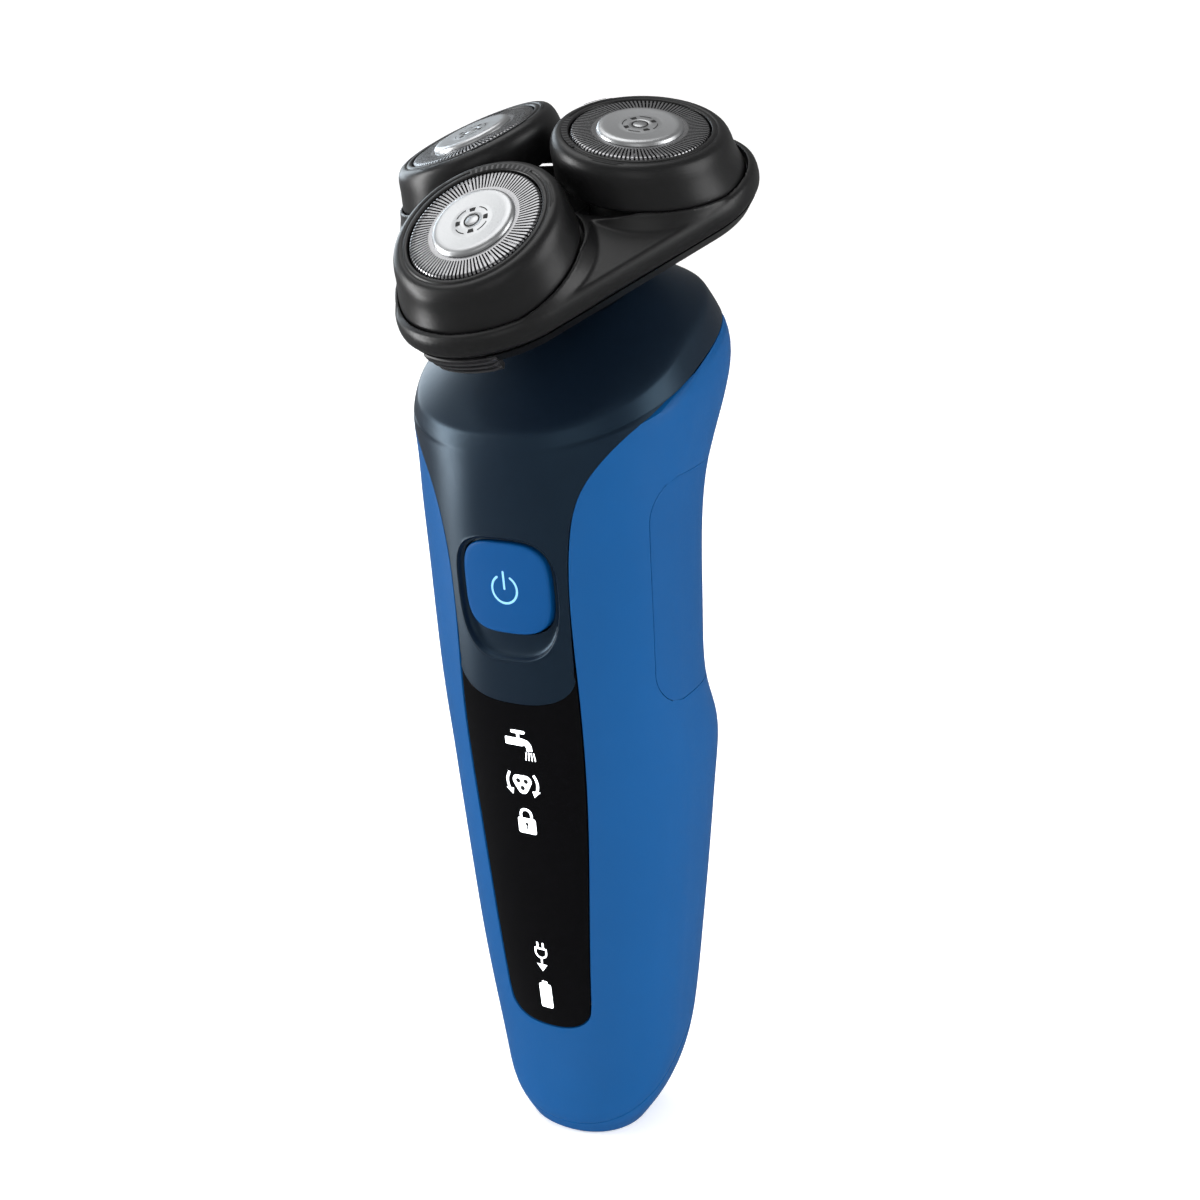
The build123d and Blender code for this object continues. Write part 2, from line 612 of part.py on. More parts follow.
def main():
    os.makedirs("parts", exist_ok=True)
    pieces = make_covers() | make_handle_inside() | make_drive()
    for group in (make_lower_head(), make_release(), make_gears(), make_frame()):
        pieces |= in_head(group)
    for number, angle in enumerate(ANGLES, 1):
        pieces |= make_unit(number, angle)
    for name, shape in pieces.items():
        solids = []
        for item in shape if isinstance(shape, list) else [shape]:
            solids += item.solids()
        export_step(solids[0] if len(solids) == 1 else Compound(solids), f"parts/{name}.step")


main()
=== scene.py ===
import json
import math
from contextlib import contextmanager
from itertools import product

import bmesh
import bpy
import numpy as np
from mathutils import Matrix, Vector


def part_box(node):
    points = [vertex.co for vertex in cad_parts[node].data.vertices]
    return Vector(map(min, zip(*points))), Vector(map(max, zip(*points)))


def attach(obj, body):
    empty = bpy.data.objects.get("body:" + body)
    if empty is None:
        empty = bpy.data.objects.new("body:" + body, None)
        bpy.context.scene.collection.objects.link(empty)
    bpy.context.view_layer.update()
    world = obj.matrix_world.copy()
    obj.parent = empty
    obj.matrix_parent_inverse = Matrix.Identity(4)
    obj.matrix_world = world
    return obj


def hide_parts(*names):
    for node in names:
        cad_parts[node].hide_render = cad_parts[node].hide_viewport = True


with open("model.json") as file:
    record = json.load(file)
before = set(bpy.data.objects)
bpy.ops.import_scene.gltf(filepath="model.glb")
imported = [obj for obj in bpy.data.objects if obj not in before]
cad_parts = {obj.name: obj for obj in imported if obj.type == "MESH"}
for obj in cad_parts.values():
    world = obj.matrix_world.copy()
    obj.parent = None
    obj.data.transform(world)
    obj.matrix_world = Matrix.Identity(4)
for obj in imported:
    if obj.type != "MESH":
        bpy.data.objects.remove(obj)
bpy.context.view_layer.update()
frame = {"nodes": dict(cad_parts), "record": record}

# All shape work is done in millimetres and scaled once, in new_mesh().
MM = 0.001

# ---- handle shape: front y, front z, back y, back z, half width ----
STATIONS = np.array([
    (-10.6, 0.0, 7.5, 0.0, 10.0),
    (-11.75, 3.5, 8.4, 3.5, 12.4),
    (-11.9, 10.0, 12.1, 10.0, 15.1),
    (-12.7, 20.0, 15.8, 20.0, 16.7),
    (-13.5, 30.0, 17.2, 30.0, 17.8),
    (-14.1, 45.0, 19.3, 45.0, 19.2),
    (-14.6, 60.0, 21.4, 60.0, 20.4),
    (-15.0, 68.0, 21.9, 68.0, 20.8),
    (-15.2, 75.0, 18.9, 75.0, 20.7),
    (-15.3, 88.0, 17.6, 88.0, 20.9),
    (-15.5, 100.0, 18.4, 101.0, 21.1),
    (-16.0, 109.0, 22.0, 113.0, 21.6),
    (-16.3, 115.0, 28.6, 124.0, 22.6),
    (-16.2, 118.5, 29.2, 132.0, 22.8),
    (-15.8, 120.5, 25.0, 139.0, 21.0),
])
FRONT_POWER, BACK_POWER, WIDEST = 2.15, 3.0, 0.47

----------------

_Stated task_: Return every line of the material exactly.

_Result of the exercise_:
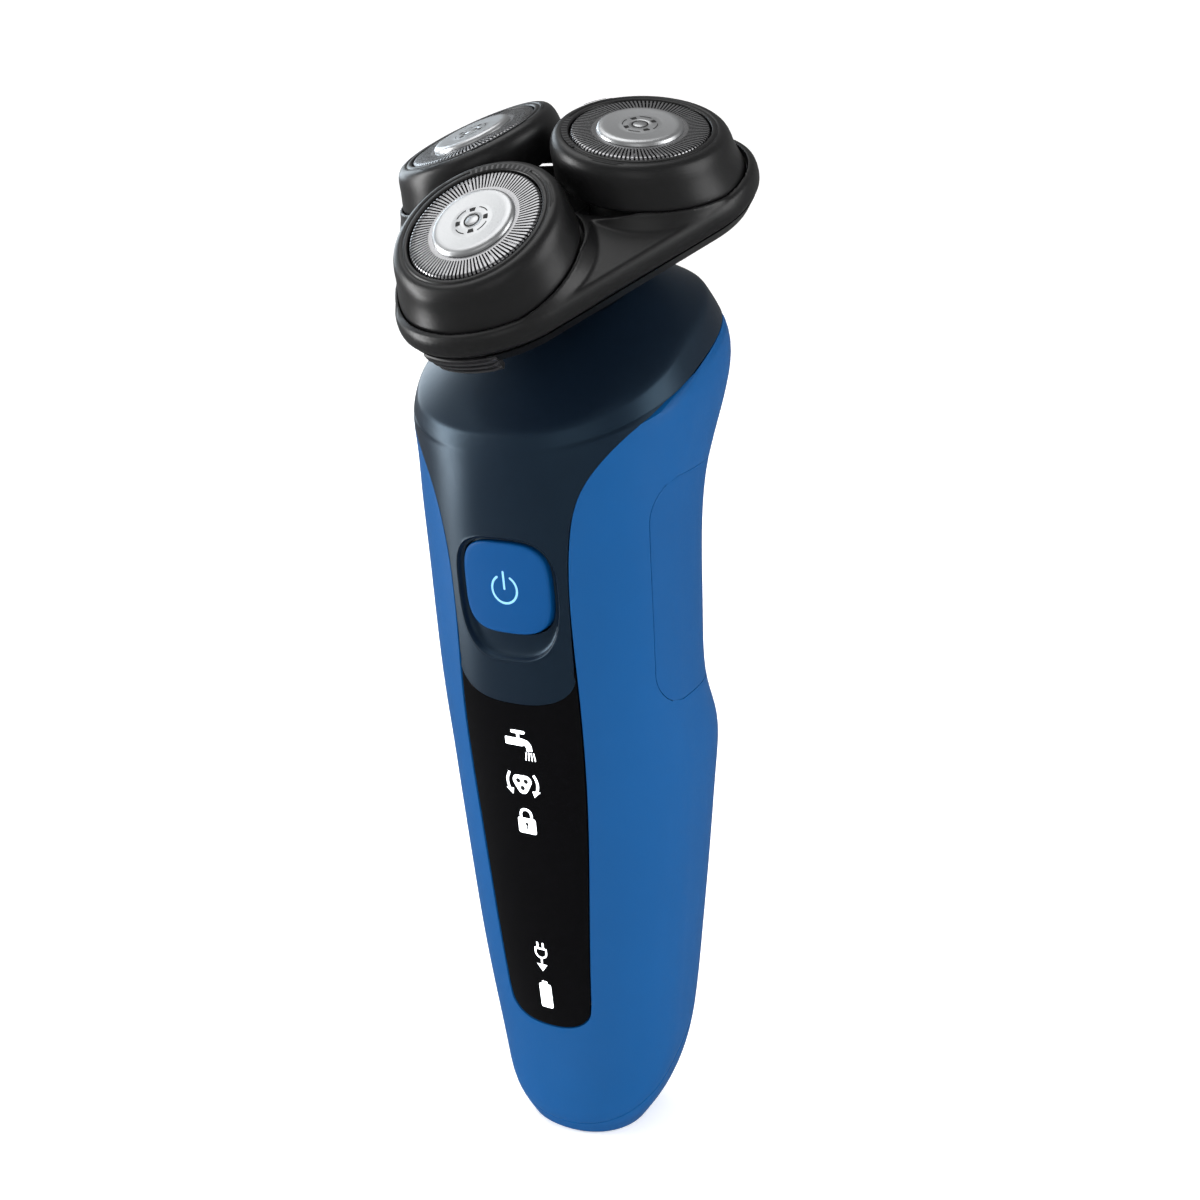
The build123d and Blender code for this object continues. Write part 2, from line 612 of part.py on. More parts follow.
def main():
    os.makedirs("parts", exist_ok=True)
    pieces = make_covers() | make_handle_inside() | make_drive()
    for group in (make_lower_head(), make_release(), make_gears(), make_frame()):
        pieces |= in_head(group)
    for number, angle in enumerate(ANGLES, 1):
        pieces |= make_unit(number, angle)
    for name, shape in pieces.items():
        solids = []
        for item in shape if isinstance(shape, list) else [shape]:
            solids += item.solids()
        export_step(solids[0] if len(solids) == 1 else Compound(solids), f"parts/{name}.step")


main()
=== scene.py ===
import json
import math
from contextlib import contextmanager
from itertools import product

import bmesh
import bpy
import numpy as np
from mathutils import Matrix, Vector


def part_box(node):
    points = [vertex.co for vertex in cad_parts[node].data.vertices]
    return Vector(map(min, zip(*points))), Vector(map(max, zip(*points)))


def attach(obj, body):
    empty = bpy.data.objects.get("body:" + body)
    if empty is None:
        empty = bpy.data.objects.new("body:" + body, None)
        bpy.context.scene.collection.objects.link(empty)
    bpy.context.view_layer.update()
    world = obj.matrix_world.copy()
    obj.parent = empty
    obj.matrix_parent_inverse = Matrix.Identity(4)
    obj.matrix_world = world
    return obj


def hide_parts(*names):
    for node in names:
        cad_parts[node].hide_render = cad_parts[node].hide_viewport = True


with open("model.json") as file:
    record = json.load(file)
before = set(bpy.data.objects)
bpy.ops.import_scene.gltf(filepath="model.glb")
imported = [obj for obj in bpy.data.objects if obj not in before]
cad_parts = {obj.name: obj for obj in imported if obj.type == "MESH"}
for obj in cad_parts.values():
    world = obj.matrix_world.copy()
    obj.parent = None
    obj.data.transform(world)
    obj.matrix_world = Matrix.Identity(4)
for obj in imported:
    if obj.type != "MESH":
        bpy.data.objects.remove(obj)
bpy.context.view_layer.update()
frame = {"nodes": dict(cad_parts), "record": record}

# All shape work is done in millimetres and scaled once, in new_mesh().
MM = 0.001

# ---- handle shape: front y, front z, back y, back z, half width ----
STATIONS = np.array([
    (-10.6, 0.0, 7.5, 0.0, 10.0),
    (-11.75, 3.5, 8.4, 3.5, 12.4),
    (-11.9, 10.0, 12.1, 10.0, 15.1),
    (-12.7, 20.0, 15.8, 20.0, 16.7),
    (-13.5, 30.0, 17.2, 30.0, 17.8),
    (-14.1, 45.0, 19.3, 45.0, 19.2),
    (-14.6, 60.0, 21.4, 60.0, 20.4),
    (-15.0, 68.0, 21.9, 68.0, 20.8),
    (-15.2, 75.0, 18.9, 75.0, 20.7),
    (-15.3, 88.0, 17.6, 88.0, 20.9),
    (-15.5, 100.0, 18.4, 101.0, 21.1),
    (-16.0, 109.0, 22.0, 113.0, 21.6),
    (-16.3, 115.0, 28.6, 124.0, 22.6),
    (-16.2, 118.5, 29.2, 132.0, 22.8),
    (-15.8, 120.5, 25.0, 139.0, 21.0),
])
FRONT_POWER, BACK_POWER, WIDEST = 2.15, 3.0, 0.47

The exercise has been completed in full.